In an analysis provided by Executive Director Verite Research Dr. Nishan De Mel, a panelist at the discussion, he stressed the need for a professional debt management office. “It is a critical element in which our country rating can be managed,” Dr. De Mel added.

It will be responsible for day-to-day management of the government’s debt and will be tasked with carrying out its debt management policy of curtailing financing costs over the long term, taking account of risk, and managing the total cash needs of the Treasury in the most gainful way, in both cases consistently with the objectives of monetary and any wider policy matters, he told the Business Times on the sidelines of this event.
The Finance Ministry also has plans to establish a debt management unit, Treasury officials had recently said. The repayment of loans obtained for the Hambantota Port, the Mattala Airport, and the Expressways began in 2015. This January the debt was up by 34 per cent. Almost 70 per cent of this debt included the interest payments. The Government was compelled to spend more than the amount of loans it borrowed, to pay off the large amount of commercial foreign borrowings obtained by the previous regime, and their swelling interests.

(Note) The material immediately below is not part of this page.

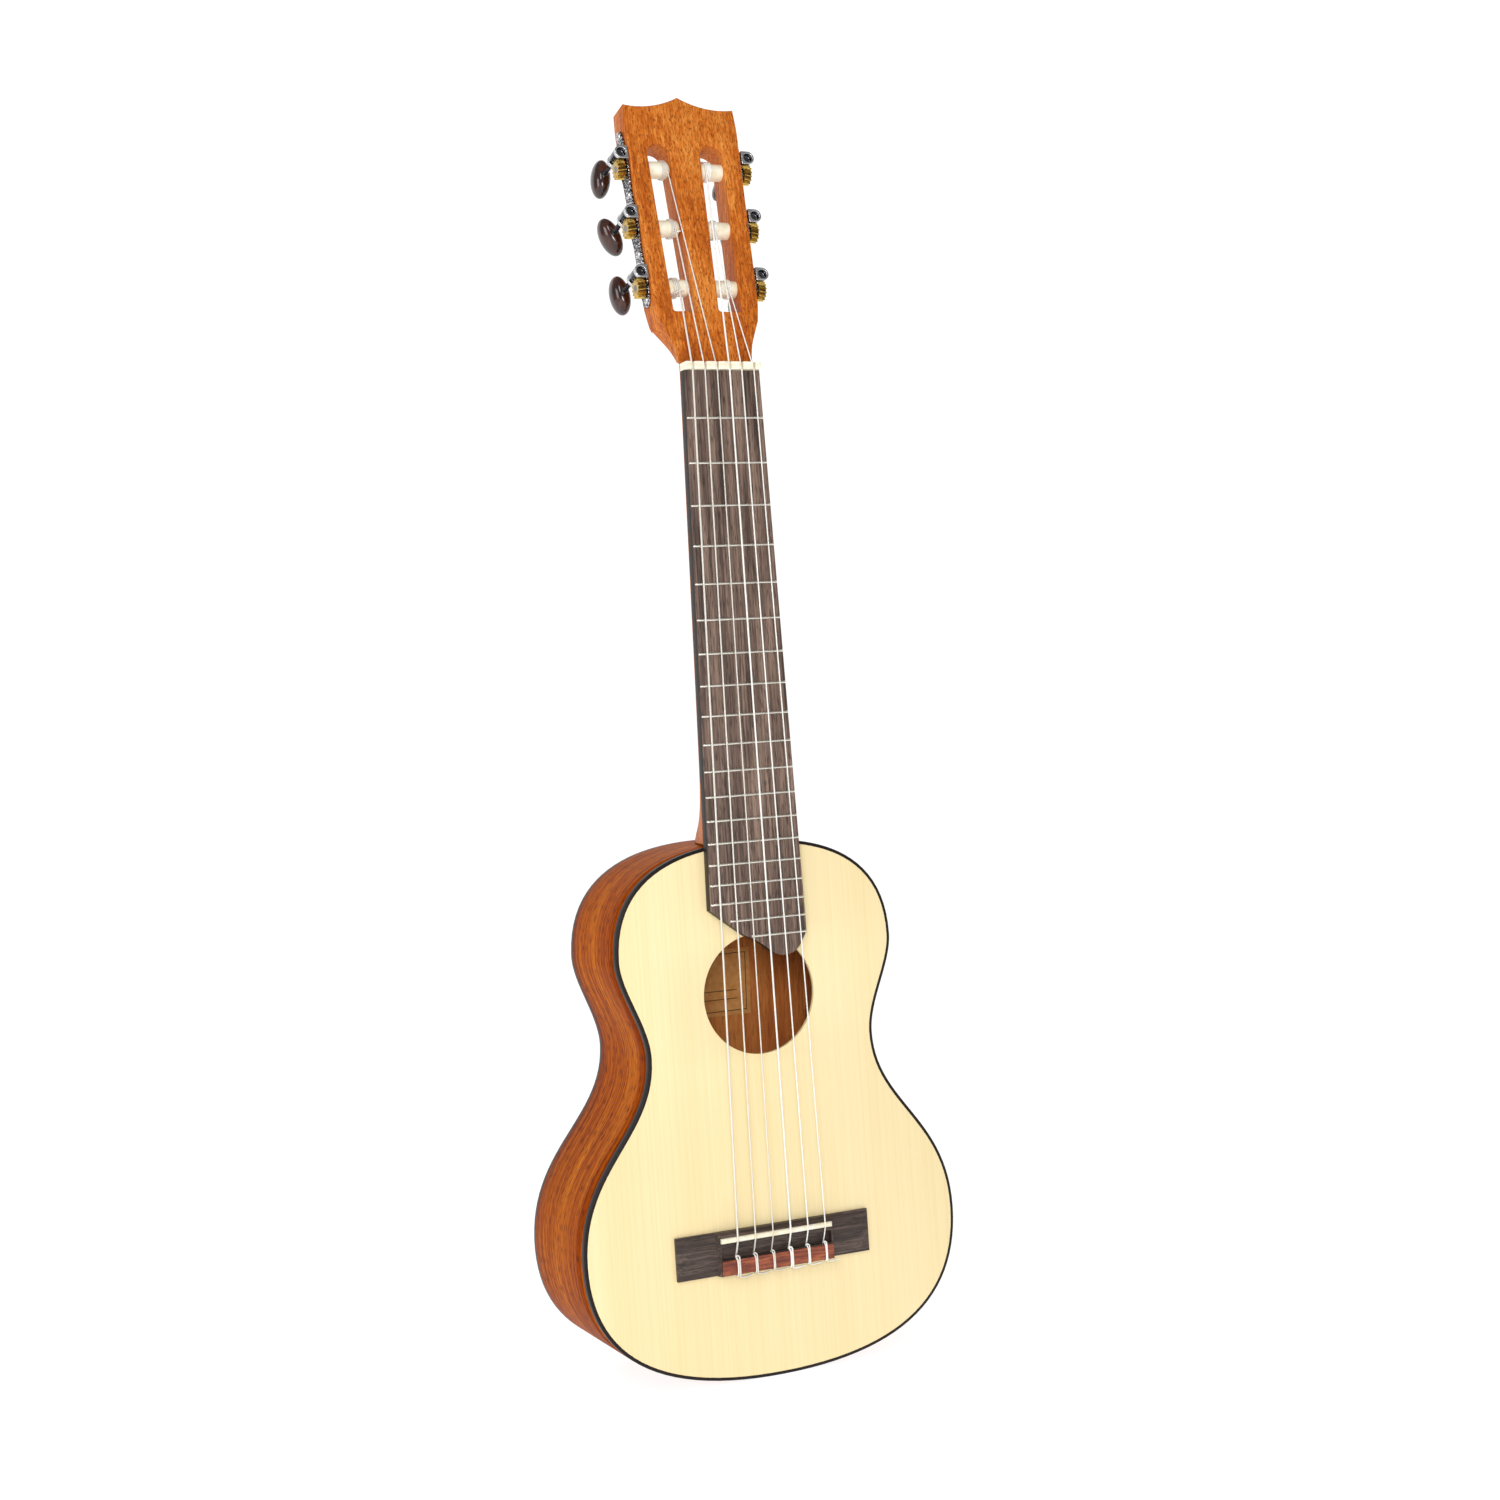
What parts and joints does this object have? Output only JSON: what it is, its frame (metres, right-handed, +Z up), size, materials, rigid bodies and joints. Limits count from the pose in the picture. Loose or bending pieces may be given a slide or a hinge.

Dr. De Mel said that the country is borrowing to pay interest which doesn’t do much for spurring growth.

The cost to GDP ratio which is an indicator of long term economic growth is increasing. Sri Lanka is at 26 (out of 30) position with 79.3 per cent. Japan is at number 1 and the US is at 30. A study by the World Bank found that emerging countries whose debt-to-GDP ratios exceeds 64 per cent, annually slows growth by 2 per cent.

There are certain structural problems which notably influence the GDP growth of the country, Dr. De Mel said noting that the country has arrived at the middle income status without the hardware and the software to stay in this spot. “We don’t yet see any kind of steps taken to restructure the country’s economy in a way that aids it to move forward from this middle income state that we are in currently,” he said.

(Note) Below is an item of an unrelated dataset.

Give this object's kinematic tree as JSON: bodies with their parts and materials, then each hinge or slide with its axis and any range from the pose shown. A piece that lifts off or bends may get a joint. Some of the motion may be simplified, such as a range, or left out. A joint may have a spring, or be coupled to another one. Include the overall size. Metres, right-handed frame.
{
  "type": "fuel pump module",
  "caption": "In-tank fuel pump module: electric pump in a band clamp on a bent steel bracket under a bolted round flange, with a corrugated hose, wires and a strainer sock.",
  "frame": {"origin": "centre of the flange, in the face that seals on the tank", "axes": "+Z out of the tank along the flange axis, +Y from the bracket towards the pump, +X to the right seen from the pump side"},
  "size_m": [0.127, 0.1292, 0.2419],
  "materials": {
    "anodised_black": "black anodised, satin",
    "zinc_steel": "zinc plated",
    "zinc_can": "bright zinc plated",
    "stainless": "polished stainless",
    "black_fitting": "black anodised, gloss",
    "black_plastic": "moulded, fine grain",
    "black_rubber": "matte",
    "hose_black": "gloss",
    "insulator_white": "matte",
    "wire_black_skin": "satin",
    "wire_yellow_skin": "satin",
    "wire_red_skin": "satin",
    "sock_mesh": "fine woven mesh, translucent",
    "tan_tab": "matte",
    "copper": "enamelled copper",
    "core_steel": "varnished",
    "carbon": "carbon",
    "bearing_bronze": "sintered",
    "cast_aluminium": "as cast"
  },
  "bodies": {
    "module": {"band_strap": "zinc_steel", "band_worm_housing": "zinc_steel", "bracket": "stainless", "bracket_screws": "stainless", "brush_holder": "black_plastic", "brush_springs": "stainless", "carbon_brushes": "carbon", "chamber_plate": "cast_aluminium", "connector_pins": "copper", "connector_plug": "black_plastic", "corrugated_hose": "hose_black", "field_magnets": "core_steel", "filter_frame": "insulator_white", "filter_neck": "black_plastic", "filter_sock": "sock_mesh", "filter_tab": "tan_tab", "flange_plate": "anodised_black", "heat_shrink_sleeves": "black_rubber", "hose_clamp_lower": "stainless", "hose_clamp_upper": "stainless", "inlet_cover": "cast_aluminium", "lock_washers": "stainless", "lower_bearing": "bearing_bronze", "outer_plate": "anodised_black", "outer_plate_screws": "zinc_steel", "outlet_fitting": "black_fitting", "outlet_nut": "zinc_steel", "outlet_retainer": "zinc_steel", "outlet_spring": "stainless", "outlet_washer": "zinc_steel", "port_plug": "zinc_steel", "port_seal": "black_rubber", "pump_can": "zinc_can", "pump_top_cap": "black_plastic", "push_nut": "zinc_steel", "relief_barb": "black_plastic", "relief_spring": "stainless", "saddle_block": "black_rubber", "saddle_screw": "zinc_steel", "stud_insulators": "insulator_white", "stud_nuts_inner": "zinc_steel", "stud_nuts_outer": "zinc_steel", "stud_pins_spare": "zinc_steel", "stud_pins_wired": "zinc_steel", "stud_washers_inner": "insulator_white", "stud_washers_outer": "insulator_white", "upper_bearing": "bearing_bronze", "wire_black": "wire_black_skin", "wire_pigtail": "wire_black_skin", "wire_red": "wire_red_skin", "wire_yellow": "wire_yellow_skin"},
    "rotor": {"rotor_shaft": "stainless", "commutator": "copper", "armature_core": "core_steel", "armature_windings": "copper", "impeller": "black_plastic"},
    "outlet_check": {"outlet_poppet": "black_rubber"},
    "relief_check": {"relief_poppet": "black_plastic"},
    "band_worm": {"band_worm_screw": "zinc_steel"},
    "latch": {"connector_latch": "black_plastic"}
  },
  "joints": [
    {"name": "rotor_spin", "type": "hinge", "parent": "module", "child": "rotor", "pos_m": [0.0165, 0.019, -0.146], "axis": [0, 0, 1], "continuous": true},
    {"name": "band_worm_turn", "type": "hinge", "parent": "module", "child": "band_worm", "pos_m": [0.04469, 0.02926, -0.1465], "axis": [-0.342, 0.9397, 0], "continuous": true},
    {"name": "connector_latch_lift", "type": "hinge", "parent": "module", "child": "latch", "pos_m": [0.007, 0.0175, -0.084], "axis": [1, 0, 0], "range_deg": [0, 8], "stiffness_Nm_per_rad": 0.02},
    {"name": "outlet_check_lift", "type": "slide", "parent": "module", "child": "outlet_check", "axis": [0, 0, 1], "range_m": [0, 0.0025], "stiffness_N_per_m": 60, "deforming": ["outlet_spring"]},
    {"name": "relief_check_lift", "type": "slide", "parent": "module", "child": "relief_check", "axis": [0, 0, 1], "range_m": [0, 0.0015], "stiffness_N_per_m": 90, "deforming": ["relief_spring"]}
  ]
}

In an interesting perspective, he said that people become very pessimistic about the political leadership and parties. “Any change (in government) is an opportunity to latch onto some hope. The impending new situation is going to give an optimistic view. It’s called the virtuous cycle of positivity. We saw this after the war and the virtuous cycle of positivity was that an optimistic view was fed into the economy after the war despite the government not doing anything different (than they did before the end of the war).”

There is a case of no fiscal discipline pre-and post directions, he said. Dr. De Mel said that for the first half of next year there will not be much of fiscal discipline.

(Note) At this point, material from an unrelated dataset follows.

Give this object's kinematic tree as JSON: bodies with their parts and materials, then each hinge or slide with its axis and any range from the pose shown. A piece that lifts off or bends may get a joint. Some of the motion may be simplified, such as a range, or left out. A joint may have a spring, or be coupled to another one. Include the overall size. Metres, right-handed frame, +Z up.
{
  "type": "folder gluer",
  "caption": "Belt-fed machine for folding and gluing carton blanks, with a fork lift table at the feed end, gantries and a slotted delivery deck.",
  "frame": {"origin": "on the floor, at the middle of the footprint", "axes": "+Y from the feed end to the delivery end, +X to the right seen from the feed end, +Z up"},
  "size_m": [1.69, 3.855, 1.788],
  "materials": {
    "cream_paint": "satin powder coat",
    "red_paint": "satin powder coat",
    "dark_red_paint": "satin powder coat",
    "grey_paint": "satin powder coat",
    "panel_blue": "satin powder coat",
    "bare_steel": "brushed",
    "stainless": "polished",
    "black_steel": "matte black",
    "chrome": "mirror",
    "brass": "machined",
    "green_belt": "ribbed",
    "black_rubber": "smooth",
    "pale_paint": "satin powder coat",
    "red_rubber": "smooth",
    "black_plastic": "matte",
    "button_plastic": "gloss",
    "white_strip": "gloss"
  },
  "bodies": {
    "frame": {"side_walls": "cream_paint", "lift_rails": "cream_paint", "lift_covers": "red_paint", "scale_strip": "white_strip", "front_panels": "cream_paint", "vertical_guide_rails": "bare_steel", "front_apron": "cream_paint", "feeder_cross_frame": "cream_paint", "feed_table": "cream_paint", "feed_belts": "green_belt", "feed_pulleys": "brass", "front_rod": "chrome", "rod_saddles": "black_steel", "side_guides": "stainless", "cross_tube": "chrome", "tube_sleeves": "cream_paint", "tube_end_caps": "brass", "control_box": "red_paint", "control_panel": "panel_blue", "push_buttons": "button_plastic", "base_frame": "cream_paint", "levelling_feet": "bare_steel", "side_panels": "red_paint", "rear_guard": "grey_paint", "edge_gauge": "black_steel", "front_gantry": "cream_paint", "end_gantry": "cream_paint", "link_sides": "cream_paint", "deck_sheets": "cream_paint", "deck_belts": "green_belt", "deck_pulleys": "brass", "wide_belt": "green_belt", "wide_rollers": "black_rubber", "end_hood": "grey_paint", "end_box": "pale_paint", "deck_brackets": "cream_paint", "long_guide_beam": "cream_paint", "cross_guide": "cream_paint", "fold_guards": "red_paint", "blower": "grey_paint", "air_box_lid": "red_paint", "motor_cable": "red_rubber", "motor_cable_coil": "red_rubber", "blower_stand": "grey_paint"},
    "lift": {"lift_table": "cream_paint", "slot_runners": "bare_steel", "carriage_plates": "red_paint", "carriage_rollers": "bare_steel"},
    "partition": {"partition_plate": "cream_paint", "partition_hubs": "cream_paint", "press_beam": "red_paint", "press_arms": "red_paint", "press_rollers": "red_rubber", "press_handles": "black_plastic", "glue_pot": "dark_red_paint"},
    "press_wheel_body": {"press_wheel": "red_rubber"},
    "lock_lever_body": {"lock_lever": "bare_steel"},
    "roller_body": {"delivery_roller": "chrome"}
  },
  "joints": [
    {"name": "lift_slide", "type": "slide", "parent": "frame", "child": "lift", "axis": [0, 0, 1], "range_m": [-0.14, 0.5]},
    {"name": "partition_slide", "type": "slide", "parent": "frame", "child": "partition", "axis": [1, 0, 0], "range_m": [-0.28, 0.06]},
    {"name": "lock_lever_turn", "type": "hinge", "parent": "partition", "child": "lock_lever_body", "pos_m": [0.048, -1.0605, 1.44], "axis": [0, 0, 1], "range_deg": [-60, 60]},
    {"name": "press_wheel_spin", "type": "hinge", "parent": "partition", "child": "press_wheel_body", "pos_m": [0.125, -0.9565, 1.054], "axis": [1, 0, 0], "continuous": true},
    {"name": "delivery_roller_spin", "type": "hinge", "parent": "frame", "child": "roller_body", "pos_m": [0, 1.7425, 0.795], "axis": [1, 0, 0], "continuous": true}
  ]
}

So long as politicians see fiscal wastefulness as a prerequisite for re-election, they will delay the hard decisions about tax hikes and spending cuts, and go on to overfishing the revenue pool, analysts said.

Dr. De Mel said that there is a shift towards maintaining low inflation and not necessarily targeting growth by the Central Bank (CB). “It is a complex debate. The tussle over whether CB independence will be resolved after the ne Monetary Law is passed.”

Dimantha Mathew, Director, First Capital Holdings PLC in his presentation noted that a hung parliament will be the outcome of this election.

“With the current electoral system, no single party is likely to obtain a majority to form a government. A majority government has been formed by a single party only on a couple of rare occasions in history, where there has been extreme popularity. In such a situation, similar to previous occasions, we are most likely to see multiple political parties getting together to form a government. Though multi-party government usually leads to slow decision-making, we are most likely to see President, Government and Provincial Councils controlled by a single party, or a single party together with minority parties, which may provide some stability,” he added.